I don't claim to be any kind of expert on computer programming**—**I've taught myself all that I do know, but I do know some great resources to which I can direct you if you would like to learn more.

If you are interested in seeing my code, you can leave a comment, and I'll discuss it with you. And if you know how to code, why not try to write some yourself? It's a really revealing exercise.

__Ok, back to the problem!__

We can only find 25 numbers with the basic operations, but the Four Fours problem asks us to find a way to express ANY number with four fours. That's quite a large gap to try to bridge, but how can we bridge it? What if there were some operations we could add to the pack that would somehow give us the possibility of creating any number?

Let's try adding exponents!

**How many additional numbers can you create with exponents? Just experiment; I'm not expecting you to find them all.**

It turns out there are a few more possibilities! There are, in total, 78 numbers (with the source being my Python code) you can create if you include exponents. Here are a few of the numbers we've now added:

**63 = **((4^4)-4)/4

**81 = **(4-(4/4))^4

**240 = **(4^4)-(4*4)

**16384 = **((4+4)^4)*4

It makes sense that we have more possibilities. After all, at the bare minimum, we have more ways of expressing numbers we already have with a different numbers of fours. We can express 1 as 4^(4-4) now instead of just (4/4) and that gives us more ways of manipulating the fours to give more numbers.

However, 78 is still a far cry from ANY positive integer ever.

Let's try adding a few more operations.

**What about concatenation? (This is just a fancy term for combining the digits together. Like we can make 44 by "concatenating" 4 and 4.) How many can you create now?**

Here are a few new possibilities from that:

**44 = **44*(4/4)

**111 = **444/4

But the possibilities are still finite.

**Here's where the key is. **We need to find an operation that we only need to apply to one four. When we only use operations that are applied to two fours at a time, we're limiting ourselves to the number of possible operations we have, the three spots between fours to apply them (4#4#4#4), and the six orders in which they can be applied.

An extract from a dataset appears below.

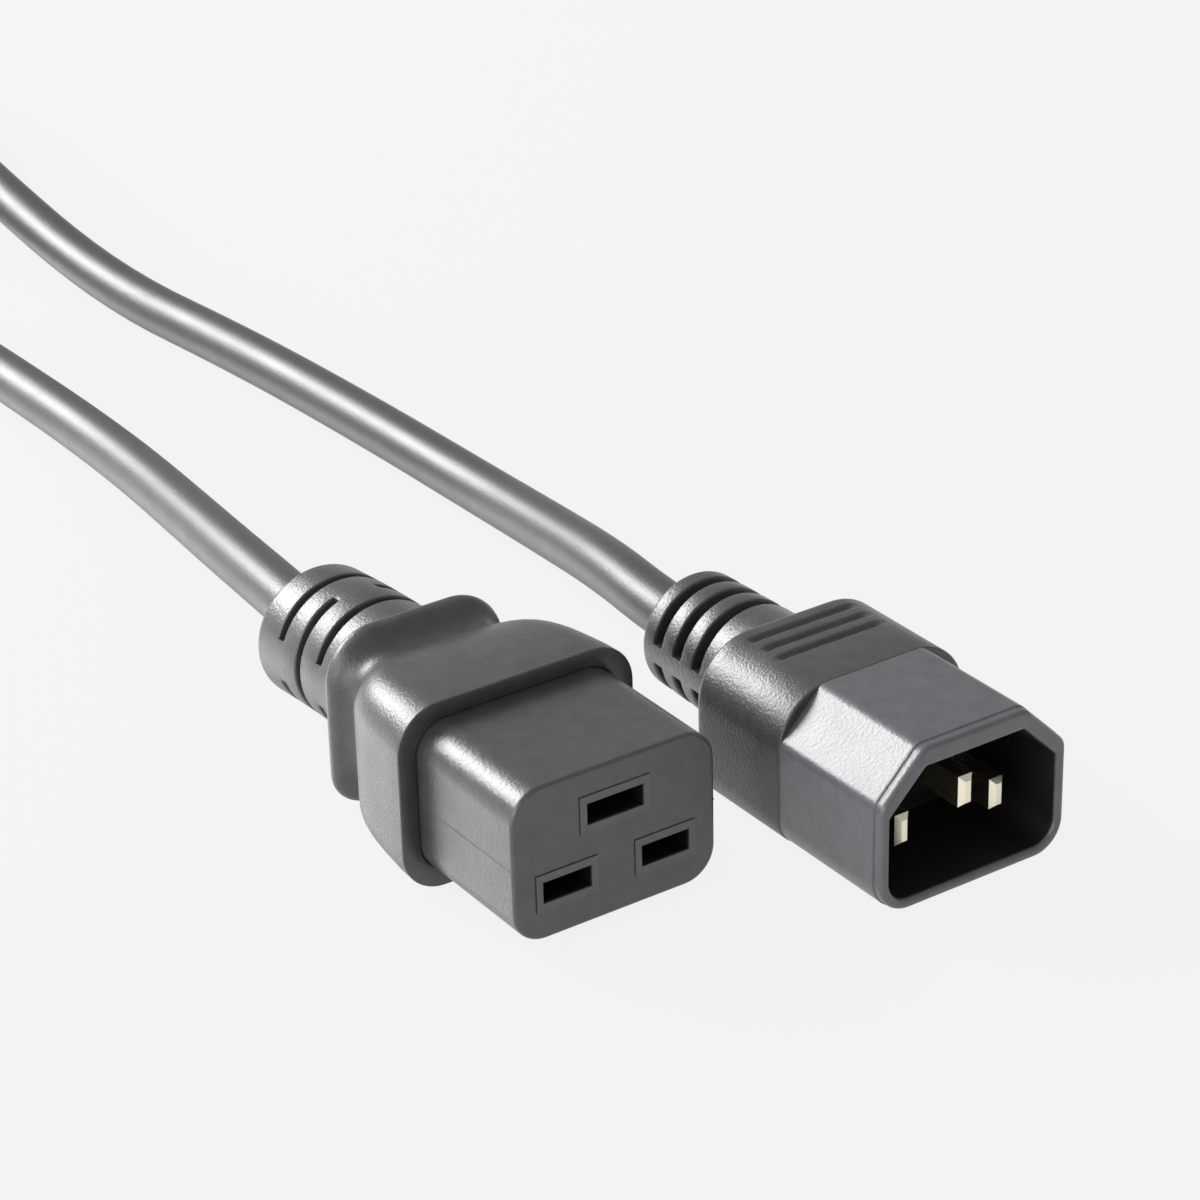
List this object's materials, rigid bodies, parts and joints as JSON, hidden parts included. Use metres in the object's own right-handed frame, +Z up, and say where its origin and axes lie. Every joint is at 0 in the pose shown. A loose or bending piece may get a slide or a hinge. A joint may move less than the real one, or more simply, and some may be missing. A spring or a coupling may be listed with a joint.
{
  "type": "power cord",
  "caption": "Mains power cord with a moulded high-current socket connector, a moulded inlet plug, slotted strain reliefs, and the spare cord wound in a flat coil.",
  "frame": {"origin": "middle of the two connectors' common box, on the table they lie on; the cord and its coil are left out", "axes": "-Y is where both connectors face, +Y runs along them to the cords, +X is to the right seen from the front (socket connector left, plug right), +Z up"},
  "size_m": [0.0972, 0.3679, 0.0241],
  "materials": {
    "overmould": "semi-gloss moulded soft plastic",
    "hard_black": "satin hard plastic",
    "cord_jacket": "smooth semi-gloss jacket",
    "plated_pin": "nickel plate on brass",
    "brass": "bare strip",
    "copper": "bare stranded copper",
    "insulation_line": "smooth",
    "insulation_neutral": "smooth",
    "insulation_earth": "smooth"
  },
  "bodies": {
    "root": {"connector_grip": "overmould", "connector_nose": "hard_black", "connector_contact_carrier": "hard_black", "connector_contact_earth": "brass", "connector_contact_line": "brass", "connector_contact_neutral": "brass", "connector_wire_earth": "insulation_earth", "connector_wire_line": "insulation_line", "connector_wire_neutral": "insulation_neutral", "connector_strands_earth": "copper", "connector_strands_line": "copper", "connector_strands_neutral": "copper", "connector_cord_end": "cord_jacket", "plug_overmould": "overmould", "plug_shroud": "hard_black", "plug_pin_earth": "plated_pin", "plug_pin_line": "plated_pin", "plug_pin_neutral": "plated_pin", "plug_wire_earth": "insulation_earth", "plug_wire_line": "insulation_line", "plug_wire_neutral": "insulation_neutral", "plug_strands_earth": "copper", "plug_strands_line": "copper", "plug_strands_neutral": "copper", "plug_cord_end": "cord_jacket", "cord_connector_side": "cord_jacket", "cord_coil": "cord_jacket", "cord_plug_side": "cord_jacket"}
  },
  "joints": []
}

The combination of those limitations is a finite number.

But with an operation that can only be applied to one number, we can apply it an infinite number of times, and it's *possible *that we *could *reach every integer. Let's look at a few of those operations.

If you use a **square root**, you only need one 4 to apply it to. We can magically turn any 4 into a 2 with just a square root. sqrt(4)=2, and we can, of course, go even further than that with multiple square roots.

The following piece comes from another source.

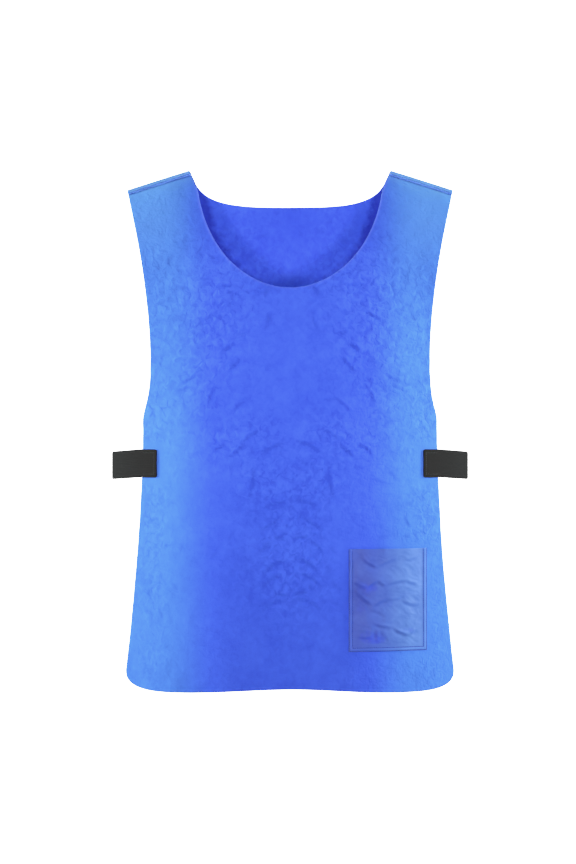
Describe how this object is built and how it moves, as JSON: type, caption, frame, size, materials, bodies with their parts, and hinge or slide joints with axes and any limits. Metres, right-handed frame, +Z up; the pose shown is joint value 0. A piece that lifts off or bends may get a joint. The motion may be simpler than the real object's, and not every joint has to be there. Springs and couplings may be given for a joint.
{
  "type": "cooling vest",
  "caption": "Sleeveless cloth cooling vest in its worn form, with a scooped neck, cut-in armholes, elastic side straps and a patch pocket on the front.",
  "frame": {"origin": "midway between the neck ends of the two shoulders, at the height of the cloth's inner face there, where the vest sits on its wearer", "axes": "+Z up, +X to the wearer's left, -Y to the front"},
  "size_m": [0.461, 0.2254, 0.6635],
  "materials": {
    "vest_cloth": "brushed, slightly crumpled chamois-like cloth, bright blue",
    "strap_elastic": "ribbed black woven elastic",
    "pocket_film": "thin frosted film over the cloth, finely wrinkled, greyer blue"
  },
  "bodies": {
    "root": {"front_panel": "vest_cloth", "back_panel": "vest_cloth", "side_strap_left": "strap_elastic", "side_strap_right": "strap_elastic", "pocket": "pocket_film"}
  },
  "joints": []
}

This allows us to finally get a way to express 10 (as 4 + 4 + 4 - sqrt(4)), and to get a way to express 13 (as 44/4 + sqrt(4)).

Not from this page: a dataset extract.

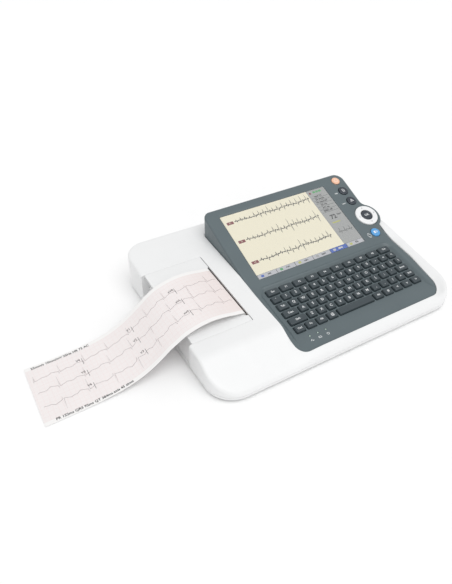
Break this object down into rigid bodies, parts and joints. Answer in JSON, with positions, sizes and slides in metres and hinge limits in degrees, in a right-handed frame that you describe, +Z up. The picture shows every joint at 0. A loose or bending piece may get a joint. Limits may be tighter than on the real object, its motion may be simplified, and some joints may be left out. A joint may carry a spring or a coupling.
{
  "type": "ecg machine",
  "caption": "Desktop ECG machine with a tilted screen, keyboard, rocker disc and a side drawer for paper, with a printed strip hanging out.",
  "frame": {"origin": "centre of the box that holds the whole machine and its printed strip, at the height of the table", "axes": "+X to the user's right, +Y to the back, +Z up"},
  "size_m": [0.461, 0.234, 0.0734],
  "materials": {
    "white_housing": "fine satin moulded texture",
    "grey_housing": "satin painted",
    "screen_lens": "polished",
    "lcd": "lit screen",
    "steel": "brushed",
    "circuit_board": "solder mask",
    "key_silicone": "matt silicone",
    "light_pipe": "clear",
    "white_control": "satin",
    "black_plastic": "satin",
    "orange_button": "translucent, lit",
    "blue_button": "translucent, lit",
    "rubber": "matt",
    "paper": "coated thermal paper with a pale pink grid",
    "cardboard": "plain",
    "brass": "plated",
    "gear_plastic": "acetal",
    "battery_wrap": "shrink wrap",
    "print_head_ceramic": "glazed",
    "power_parts": "lacquered board and parts"
  },
  "bodies": {
    "machine": {"top_shell": "white_housing", "base_shell": "white_housing", "battery_cover": "white_housing", "console_cover": "grey_housing", "rear_panel": "grey_housing", "display_window": "screen_lens", "lcd_panel": "lcd", "lcd_bracket": "steel", "head_bracket": "steel", "head_spring_front": "steel", "head_spring_rear": "steel", "drawer_rail_front": "steel", "drawer_rail_rear": "steel", "usb_socket": "steel", "case_screw_1": "steel", "case_screw_2": "steel", "case_screw_3": "steel", "case_screw_4": "steel", "keyboard_board": "circuit_board", "control_board": "circuit_board", "main_board": "circuit_board", "led_light_pipe": "light_pipe", "speaker": "black_plastic", "mains_inlet": "black_plastic", "patient_socket": "black_plastic", "lan_socket": "black_plastic", "foot_front_left": "rubber", "foot_front_right": "rubber", "foot_rear_left": "rubber", "foot_rear_right": "rubber", "ground_post": "brass", "battery_pack": "battery_wrap", "print_head": "print_head_ceramic", "power_supply": "power_parts"},
    "key_row_1": {"key_row_1": "key_silicone"},
    "key_row_2": {"key_row_2": "key_silicone"},
    "key_row_3": {"key_row_3": "key_silicone"},
    "key_row_4": {"key_row_4": "key_silicone"},
    "key_row_5": {"key_row_5": "key_silicone"},
    "key_row_6_left": {"key_row_6_left": "key_silicone"},
    "key_row_6_right": {"key_row_6_right": "key_silicone"},
    "space_bar": {"space_bar": "key_silicone"},
    "power_button": {"power_button": "orange_button"},
    "function_button_upper": {"function_button_upper": "black_plastic"},
    "function_button_lower": {"function_button_lower": "black_plastic"},
    "print_button": {"print_button": "blue_button"},
    "nav_ok_button": {"nav_ok_button": "black_plastic"},
    "nav_rocker": {"nav_rocker": "black_plastic"},
    "nav_ring": {"nav_ring": "white_control"},
    "drawer": {"paper_drawer": "white_housing", "paper_motor": "steel", "paper_strip": "paper"},
    "roll": {"paper_roll": "paper", "roll_core": "cardboard", "roll_spindle": "black_plastic"},
    "platen": {"platen_roller": "rubber", "platen_shaft": "steel", "platen_gear": "gear_plastic"},
    "pinion": {"motor_gear": "brass"},
    "mains_rocker": {"mains_rocker": "black_plastic"}
  },
  "joints": [
    {"name": "key_row_1_press", "type": "slide", "parent": "machine", "child": "key_row_1", "axis": [0, 0.1772, -0.9842], "range_m": [0, 0.0012], "stiffness_N_per_m": 400},
    {"name": "key_row_2_press", "type": "slide", "parent": "machine", "child": "key_row_2", "axis": [0, 0.1772, -0.9842], "range_m": [0, 0.0012], "stiffness_N_per_m": 400},
    {"name": "key_row_3_press", "type": "slide", "parent": "machine", "child": "key_row_3", "axis": [0, 0.1772, -0.9842], "range_m": [0, 0.0012], "stiffness_N_per_m": 400},
    {"name": "key_row_4_press", "type": "slide", "parent": "machine", "child": "key_row_4", "axis": [0, 0.1772, -0.9842], "range_m": [0, 0.0012], "stiffness_N_per_m": 400},
    {"name": "key_row_5_press", "type": "slide", "parent": "machine", "child": "key_row_5", "axis": [0, 0.1772, -0.9842], "range_m": [0, 0.0012], "stiffness_N_per_m": 400},
    {"name": "key_row_6_left_press", "type": "slide", "parent": "machine", "child": "key_row_6_left", "axis": [0, 0.1772, -0.9842], "range_m": [0, 0.0012], "stiffness_N_per_m": 400},
    {"name": "key_row_6_right_press", "type": "slide", "parent": "machine", "child": "key_row_6_right", "axis": [0, 0.1772, -0.9842], "range_m": [0, 0.0012], "stiffness_N_per_m": 400},
    {"name": "space_bar_press", "type": "slide", "parent": "machine", "child": "space_bar", "axis": [0, 0.1772, -0.9842], "range_m": [0, 0.0012], "stiffness_N_per_m": 300},
    {"name": "power_button_press", "type": "slide", "parent": "machine", "child": "power_button", "axis": [0, 0.3491, -0.9371], "range_m": [0, 0.0008], "stiffness_N_per_m": 500},
    {"name": "function_button_upper_press", "type": "slide", "parent": "machine", "child": "function_button_upper", "axis": [0, 0.3491, -0.9371], "range_m": [0, 0.0008], "stiffness_N_per_m": 500},
    {"name": "function_button_lower_press", "type": "slide", "parent": "machine", "child": "function_button_lower", "axis": [0, 0.3491, -0.9371], "range_m": [0, 0.0008], "stiffness_N_per_m": 500},
    {"name": "print_button_press", "type": "slide", "parent": "machine", "child": "print_button", "axis": [0, 0.3491, -0.9371], "range_m": [0, 0.0008], "stiffness_N_per_m": 500},
    {"name": "nav_ok_button_press", "type": "slide", "parent": "machine", "child": "nav_ok_button", "axis": [0, 0.3491, -0.9371], "range_m": [0, 0.0006], "stiffness_N_per_m": 500},
    {"name": "nav_up_down", "type": "hinge", "parent": "machine", "child": "nav_rocker", "pos_m": [0.2109, 0.02847, 0.04457], "axis": [1, 0, 0], "range_deg": [-3, 3], "stiffness_Nm_per_rad": 0.08},
    {"name": "nav_left_right", "type": "hinge", "parent": "nav_rocker", "child": "nav_ring", "pos_m": [0.2109, 0.02847, 0.04457], "axis": [0, 0.9371, 0.3491], "range_deg": [-3, 3], "stiffness_Nm_per_rad": 0.08},
    {"name": "drawer_slide", "type": "slide", "parent": "machine", "child": "drawer", "axis": [-1, 0, 0], "range_m": [0, 0.105]},
    {"name": "roll_spin", "type": "hinge", "parent": "drawer", "child": "roll", "pos_m": [-0.0515, -0.0055, 0.0196], "axis": [0, 1, 0], "continuous": true},
    {"name": "platen_spin", "type": "hinge", "parent": "drawer", "child": "platen", "pos_m": [-0.0207, -0.0055, 0.0258], "axis": [0, 1, 0], "continuous": true},
    {"name": "motor_spin", "type": "hinge", "parent": "drawer", "child": "pinion", "pos_m": [-0.02947, 0.0436, 0.0156], "axis": [0, 1, 0], "continuous": true},
    {"name": "mains_rocker_tilt", "type": "hinge", "parent": "machine", "child": "mains_rocker", "pos_m": [0.1585, 0.11, 0.022], "axis": [1, 0, 0], "range_deg": [-12, 0]}
  ],
  "couplings": [
    {"joint": "platen_spin", "follows": "roll_spin", "ratio": -2.1667},
    {"joint": "motor_spin", "follows": "roll_spin", "ratio": 3.7143}
  ]
}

In fact, if we allow one more operation, the **factorial, **which tells us to multiply all the numbers less than or equal to the number we're applying it to (so 4 factorial written 4! equals 4*3*2 = 24 and 3! equals 3*2=6), we can get another number with just one 4: 4! = 24.

This allows us to finally be able to express the first 20 integers in terms of four fours:

**It's your turn! Turn it wide open. Use any operations you can think of and see if you can express any number you can think of in terms of four fours. You can use addition, multiplication, subtraction, division, powers, square roots, factorials, concatenation, even things like decimal points and bars (see below) and choose functions. Anything is game here! Try writing the first 40, or the first 100, or even the first 200!**

I hope you found something interesting! This is the version of the problem pretty much everybody knows. It seems limitless, and it requires so much creativity. There are plenty of stories of mathematicians whiling away a train ride or a flight by seeing how far they can get through the Four Fours problem if they start at 1 and go up. It's really fun to try to come up with a possibility on the spot, and it requires a bit of ingenuity too.

Now, with everything wide open, there's no reason you can't express *any *number in terms of four fours. Since we have operations that apply to one 4, we have an infinite number of possibilities.

However, we still have no reason to believe every number is possible. Perhaps, only a finite number of the infinite possibilities are legitimately positive integers (maybe the rest are fractions or negative) or we may simply skip over a particular number entirely when we apply all those combinations. What we need is a *scheme*, some setup that can give us all the positive integers if we tweak some aspect of it.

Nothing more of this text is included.